The BIS, which is also responsible for Basel III - a new set of rules for governing banks, also warned that Europe was overlay reliant on US dollar swaps with an $7 trillion in dollar-denominated assets on their books.
Such measures - including the UK's Quanititate Easing, and the ECB's bond purchasing markets - may keep markets stable, but add to inflation - and hence interest rates.
"Such powerful measures have strong side effects, and their dangers are beginning to become apparent," it said, adding that it "runs the risk of creating zombie financial and non-financial firms" and delaying the inevitable.
"We cannot ignore the fact that the culminating side effects themselves pose a danger that, at the very least, implies exiting sooner than may be comfortable for many," the BIS concluded.

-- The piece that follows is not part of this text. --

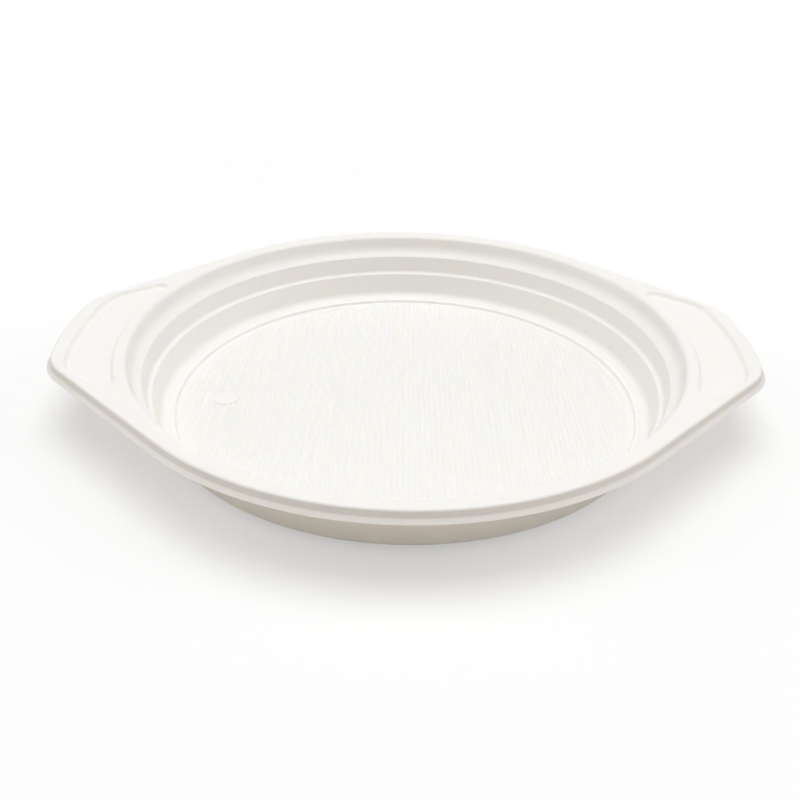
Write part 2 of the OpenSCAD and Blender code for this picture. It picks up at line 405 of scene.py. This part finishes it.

The BIS said that whilst interest rates are currently low, a long-term rate increase is still required:
"A prolonged period of exceptionally low real interest rates alters investment decisions, postpones the recognition of losses, increases risk-taking in the ensuing search for yield and encourages high levels of borrowing," it warned.
The so-called 'central banks' central bank, believes that with rates so low, investors will take bigger gambles on lower returns ultimately leading to a dangerous level of borrowing.
The report also looks at fiscal deficits in several countries that appear to be spiralling out of control, and in particular, those associated with age-related spending and notes that where economies are shifted towards an older demographic, it would be harder to sustain a financial model.